When mortgage loans are non-recourse, down payments are small, and housing prices are rising, and may be entering a real estate bubble, a borrower is in a "heads I win, tails you lose" situation. If real property values collapse, the borrow loses only his small down payment. If real property values go up, the borrower can sell the property and pocket all of the profits (in some circumstances the profits are even tax free). The borrower has little incentive to worry about the possibility that the fair market value of the real estate could collapse at some point.
But, if the decision to allow the borrower to borrow is made by an employee or broker with nothing to lose if a loan is authorized when it shouldn't have been because the risk that the property values will collapse due to a real estate bubble are too great, the mortgage broker has an incentive to be lax in underwriting the loan to make sure that the borrower can really make the payments and that a foreclosure of the loan will realize enough value to pay of the loan if a real estate price bubble collapses. And, since the bank can get its money back and more by foreclosing if the borrower doesn't make payments while prices are going up, there isn't much of an incentive to make sure that the evidence of the borrower's ability to make the payments on the mortgage is accurate.
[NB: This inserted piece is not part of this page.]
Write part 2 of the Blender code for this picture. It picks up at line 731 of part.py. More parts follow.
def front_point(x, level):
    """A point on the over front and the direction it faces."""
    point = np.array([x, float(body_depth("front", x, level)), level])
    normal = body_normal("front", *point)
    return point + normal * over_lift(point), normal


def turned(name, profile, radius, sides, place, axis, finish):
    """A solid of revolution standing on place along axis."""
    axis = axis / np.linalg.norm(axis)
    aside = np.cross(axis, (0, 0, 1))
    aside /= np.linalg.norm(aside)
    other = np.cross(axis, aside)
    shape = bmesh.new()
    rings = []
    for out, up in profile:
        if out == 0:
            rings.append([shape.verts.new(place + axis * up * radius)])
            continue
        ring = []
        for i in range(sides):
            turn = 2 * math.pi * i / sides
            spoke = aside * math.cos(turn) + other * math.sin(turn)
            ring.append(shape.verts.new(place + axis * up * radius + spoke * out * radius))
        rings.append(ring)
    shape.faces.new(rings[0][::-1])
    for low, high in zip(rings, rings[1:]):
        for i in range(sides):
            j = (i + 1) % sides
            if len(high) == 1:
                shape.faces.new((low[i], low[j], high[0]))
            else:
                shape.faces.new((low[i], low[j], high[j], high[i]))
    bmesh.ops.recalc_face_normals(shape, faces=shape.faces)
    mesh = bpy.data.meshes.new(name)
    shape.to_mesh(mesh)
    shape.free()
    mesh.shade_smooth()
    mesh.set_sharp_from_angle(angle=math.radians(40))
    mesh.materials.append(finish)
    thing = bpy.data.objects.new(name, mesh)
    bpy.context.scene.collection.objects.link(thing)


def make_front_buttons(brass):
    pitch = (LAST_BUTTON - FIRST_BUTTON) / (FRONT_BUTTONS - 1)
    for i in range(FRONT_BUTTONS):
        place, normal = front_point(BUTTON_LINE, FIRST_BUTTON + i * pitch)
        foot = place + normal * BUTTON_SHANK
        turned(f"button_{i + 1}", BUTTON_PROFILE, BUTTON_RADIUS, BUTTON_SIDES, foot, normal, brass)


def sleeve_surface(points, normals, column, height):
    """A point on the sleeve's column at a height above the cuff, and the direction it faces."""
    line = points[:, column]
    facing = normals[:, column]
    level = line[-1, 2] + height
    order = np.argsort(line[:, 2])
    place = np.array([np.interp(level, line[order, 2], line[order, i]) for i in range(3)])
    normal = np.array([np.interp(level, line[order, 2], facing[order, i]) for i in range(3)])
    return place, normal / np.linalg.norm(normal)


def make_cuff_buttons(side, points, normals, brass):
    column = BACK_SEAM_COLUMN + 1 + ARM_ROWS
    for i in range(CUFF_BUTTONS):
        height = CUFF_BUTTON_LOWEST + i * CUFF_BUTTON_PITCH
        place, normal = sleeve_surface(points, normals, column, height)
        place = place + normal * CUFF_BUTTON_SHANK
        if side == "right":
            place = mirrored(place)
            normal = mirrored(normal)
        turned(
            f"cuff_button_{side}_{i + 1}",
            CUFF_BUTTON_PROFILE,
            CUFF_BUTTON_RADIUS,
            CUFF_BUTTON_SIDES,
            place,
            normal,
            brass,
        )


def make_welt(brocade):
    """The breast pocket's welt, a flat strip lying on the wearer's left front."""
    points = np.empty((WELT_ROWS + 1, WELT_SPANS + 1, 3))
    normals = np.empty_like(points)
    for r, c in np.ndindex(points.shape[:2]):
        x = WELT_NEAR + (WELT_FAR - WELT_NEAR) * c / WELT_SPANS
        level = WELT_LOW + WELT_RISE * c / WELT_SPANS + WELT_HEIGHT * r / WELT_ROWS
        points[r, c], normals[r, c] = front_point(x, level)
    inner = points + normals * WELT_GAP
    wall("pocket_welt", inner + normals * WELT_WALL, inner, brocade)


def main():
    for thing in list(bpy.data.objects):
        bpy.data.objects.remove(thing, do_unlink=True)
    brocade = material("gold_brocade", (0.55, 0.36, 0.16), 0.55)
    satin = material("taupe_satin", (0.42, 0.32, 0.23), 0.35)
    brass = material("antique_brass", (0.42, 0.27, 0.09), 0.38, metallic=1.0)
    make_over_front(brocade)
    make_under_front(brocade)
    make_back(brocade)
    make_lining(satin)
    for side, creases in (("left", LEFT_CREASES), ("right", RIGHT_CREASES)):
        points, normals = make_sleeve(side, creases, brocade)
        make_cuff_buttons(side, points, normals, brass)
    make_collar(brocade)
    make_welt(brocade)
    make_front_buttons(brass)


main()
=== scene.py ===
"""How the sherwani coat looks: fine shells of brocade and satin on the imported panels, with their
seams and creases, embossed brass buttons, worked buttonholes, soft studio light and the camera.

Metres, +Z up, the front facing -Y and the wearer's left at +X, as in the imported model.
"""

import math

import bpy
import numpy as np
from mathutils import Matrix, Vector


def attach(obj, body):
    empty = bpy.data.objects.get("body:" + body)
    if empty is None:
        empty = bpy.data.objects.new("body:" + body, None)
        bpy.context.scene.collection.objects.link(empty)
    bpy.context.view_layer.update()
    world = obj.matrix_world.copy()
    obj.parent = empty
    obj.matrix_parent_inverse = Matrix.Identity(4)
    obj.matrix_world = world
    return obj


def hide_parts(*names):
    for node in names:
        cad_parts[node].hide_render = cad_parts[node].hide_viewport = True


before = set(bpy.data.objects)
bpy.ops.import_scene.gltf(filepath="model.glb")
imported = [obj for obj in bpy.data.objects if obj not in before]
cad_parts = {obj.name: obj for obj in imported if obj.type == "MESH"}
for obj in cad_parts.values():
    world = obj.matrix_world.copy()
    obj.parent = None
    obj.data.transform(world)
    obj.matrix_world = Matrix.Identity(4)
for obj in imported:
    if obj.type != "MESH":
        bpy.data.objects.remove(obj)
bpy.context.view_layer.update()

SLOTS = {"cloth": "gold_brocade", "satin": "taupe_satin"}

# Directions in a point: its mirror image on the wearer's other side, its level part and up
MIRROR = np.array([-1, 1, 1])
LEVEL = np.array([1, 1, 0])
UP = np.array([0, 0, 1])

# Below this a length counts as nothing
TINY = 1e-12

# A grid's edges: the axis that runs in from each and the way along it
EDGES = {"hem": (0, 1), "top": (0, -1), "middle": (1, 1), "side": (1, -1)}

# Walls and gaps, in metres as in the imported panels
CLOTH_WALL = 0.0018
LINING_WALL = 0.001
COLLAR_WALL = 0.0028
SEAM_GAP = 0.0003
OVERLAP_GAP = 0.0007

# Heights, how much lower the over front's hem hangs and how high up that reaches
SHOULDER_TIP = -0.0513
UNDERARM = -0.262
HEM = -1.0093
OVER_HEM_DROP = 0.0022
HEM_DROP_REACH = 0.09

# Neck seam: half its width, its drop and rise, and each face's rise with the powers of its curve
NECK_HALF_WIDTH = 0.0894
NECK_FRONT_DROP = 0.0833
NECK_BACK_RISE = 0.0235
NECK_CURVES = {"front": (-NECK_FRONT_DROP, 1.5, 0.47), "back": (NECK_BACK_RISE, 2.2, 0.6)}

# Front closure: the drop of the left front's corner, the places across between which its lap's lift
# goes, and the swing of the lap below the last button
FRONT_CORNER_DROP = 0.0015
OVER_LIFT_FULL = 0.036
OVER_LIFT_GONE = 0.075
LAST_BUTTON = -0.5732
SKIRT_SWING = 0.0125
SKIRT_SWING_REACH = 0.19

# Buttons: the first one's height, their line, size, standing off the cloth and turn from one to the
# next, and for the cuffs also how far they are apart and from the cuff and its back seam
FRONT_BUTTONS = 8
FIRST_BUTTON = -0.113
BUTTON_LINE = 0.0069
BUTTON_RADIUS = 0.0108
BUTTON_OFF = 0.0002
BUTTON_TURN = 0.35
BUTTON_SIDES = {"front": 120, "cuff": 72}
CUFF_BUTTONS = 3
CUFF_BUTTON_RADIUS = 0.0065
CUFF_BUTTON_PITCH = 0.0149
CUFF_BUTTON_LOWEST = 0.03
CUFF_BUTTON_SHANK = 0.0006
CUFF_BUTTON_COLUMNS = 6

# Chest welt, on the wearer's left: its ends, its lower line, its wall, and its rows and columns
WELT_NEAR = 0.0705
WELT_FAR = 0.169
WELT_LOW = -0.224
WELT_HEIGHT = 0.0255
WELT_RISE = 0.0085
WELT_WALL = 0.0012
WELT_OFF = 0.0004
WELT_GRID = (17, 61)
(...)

The incentive of the broker or employee is usually to get as many mortgages processed as possible, even if that means overlooking problems with paperwork in a loan application, or using an appraiser who will say that the property being financed is worth what is necessary to get the loan approved, even if you know that the appraiser is cutting corners or just making up inaccurate values to get what the broker wants done.
These events can conspire to make a real estate mortgage very bad and to expose the entire community of lenders who make loans in a non-recourse state to catastrophic losses in the event that a real estate bubble collapses.
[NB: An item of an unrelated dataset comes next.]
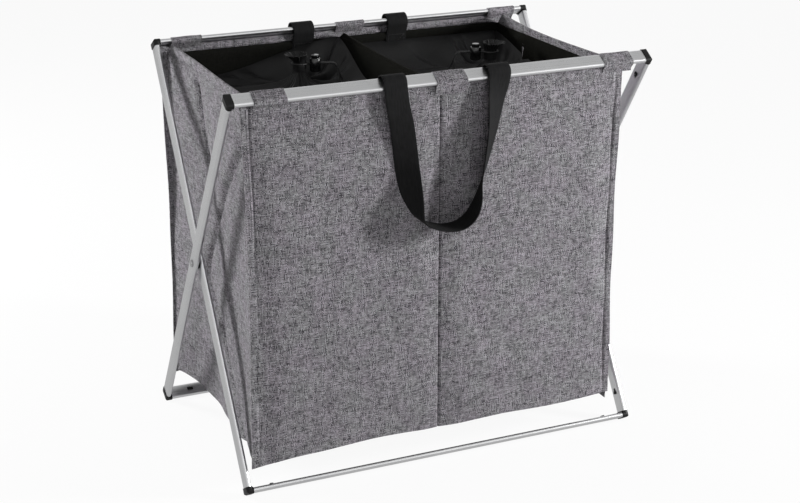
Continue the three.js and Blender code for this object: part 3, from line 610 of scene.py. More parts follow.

In contrast, this is much less likely to happen in a recourse mortgage state, where the risk of a downside loss deficiency judgment discourages borrowers from trying to finance the purchase of a house that could easily lose more value than the down payment if it was apparent that a real estate bubble was developing. So borrowers would self-police.
The reason for this extended footnote and story is that this was one of the root causes of the financial crisis. A handful of states with big real estate markets and non-recourse mortgages (California, Florida and Texas mostly) started to experience real estate bubbles and mortgage lenders, because they had bad incentives in their mortgage origination systems didn't do enough to prevent themselves from financing the purchases of overprices houses.
Eventually, the real estate bubble collapsed, lots of borrowers with overpriced houses and little money down defaulted on very large mortgage loans, and the lenders took huge losses on their real estate mortgage portfolios which were supposed to be ultra-low risk but weren't because the people evaluating the real estate mortgage investments overlooked or willfully ignored the risks.
This, in turn, resulted in losses so great at the financial institution level that almost every major investment bank in the country and almost every subprime lender in the country went out of business or went bankrupt, and the collapse of this part of the financial industry, in turn, wrecked havoc on every firm in the economy that relied of these financial institutions as a source of investment or a source of financing for their unrelated businesses. The result was the worst recession since the Great Depression.